#### Data for the task
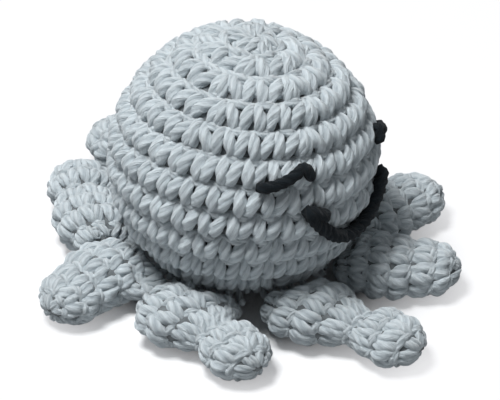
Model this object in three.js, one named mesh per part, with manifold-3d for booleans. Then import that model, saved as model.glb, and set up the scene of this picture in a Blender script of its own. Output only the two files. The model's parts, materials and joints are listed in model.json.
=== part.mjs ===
import * as THREE from 'three';
import { mergeVertices } from 'three/addons/utils/BufferGeometryUtils.js';
import Module from 'manifold-3d';

const wasm = await Module();
wasm.setup();

// Crocheted octopus toy: a stuffed ball with a sewn face and eight short stuffed arms.
// Millimetres, +Z up, the face looks along -Y, the toy stands on z = 0.

// Ball
const headDiameter = 45;
const headWall = 2.8;
const fitGap = 0.3;
const weldShare = 0.001;
const soleCut = 0.5;
const headRounds = 14;
const roundDepth = 1.6;
const roundStart = 0.35;
const ridgeFadeFrom = 145;
const ridgeFadeTo = 162;
const gatherRadius = 2.6;
const gatherNotch = 0.3;

// Pouch of catnip in the middle of the ball
const pouchDiameter = 18;
const pouchWall = 0.6;
const pouchNeckRadius = 2.2;
const pouchNeckLength = 4;
const pouchHemLength = 1.6;
const tieRadius = 0.7;

// Face, in black thread
const threadRadius = 0.8;
const eyeSpan = 7.6;
const eyeRise = 3.4;
const eyeBow = 0.7;
const eyeHookReach = 1.2;
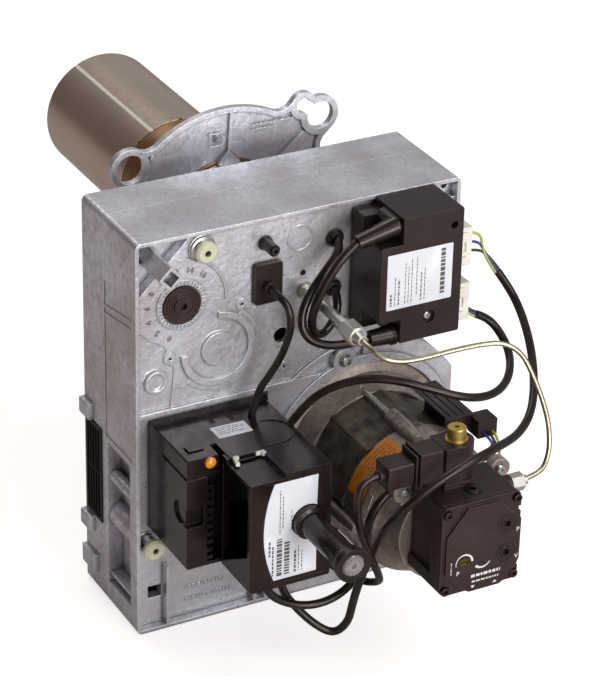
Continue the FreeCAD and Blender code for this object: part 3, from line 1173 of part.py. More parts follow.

#### Exercise directions
Exactly as they stand, please print the lines from the first line of the records above down to the line that includes "stands on z = 0.", both of those included and no others.

#### Response
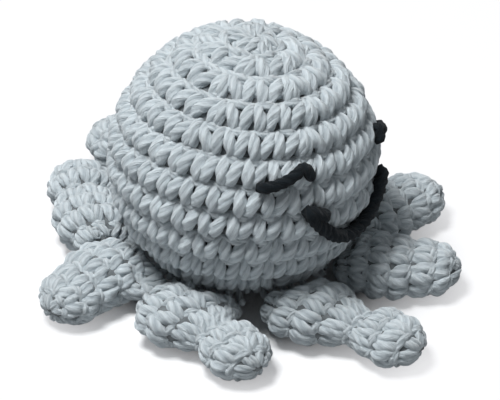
Model this object in three.js, one named mesh per part, with manifold-3d for booleans. Then import that model, saved as model.glb, and set up the scene of this picture in a Blender script of its own. Output only the two files. The model's parts, materials and joints are listed in model.json.
=== part.mjs ===
import * as THREE from 'three';
import { mergeVertices } from 'three/addons/utils/BufferGeometryUtils.js';
import Module from 'manifold-3d';

const wasm = await Module();
wasm.setup();

// Crocheted octopus toy: a stuffed ball with a sewn face and eight short stuffed arms.
// Millimetres, +Z up, the face looks along -Y, the toy stands on z = 0.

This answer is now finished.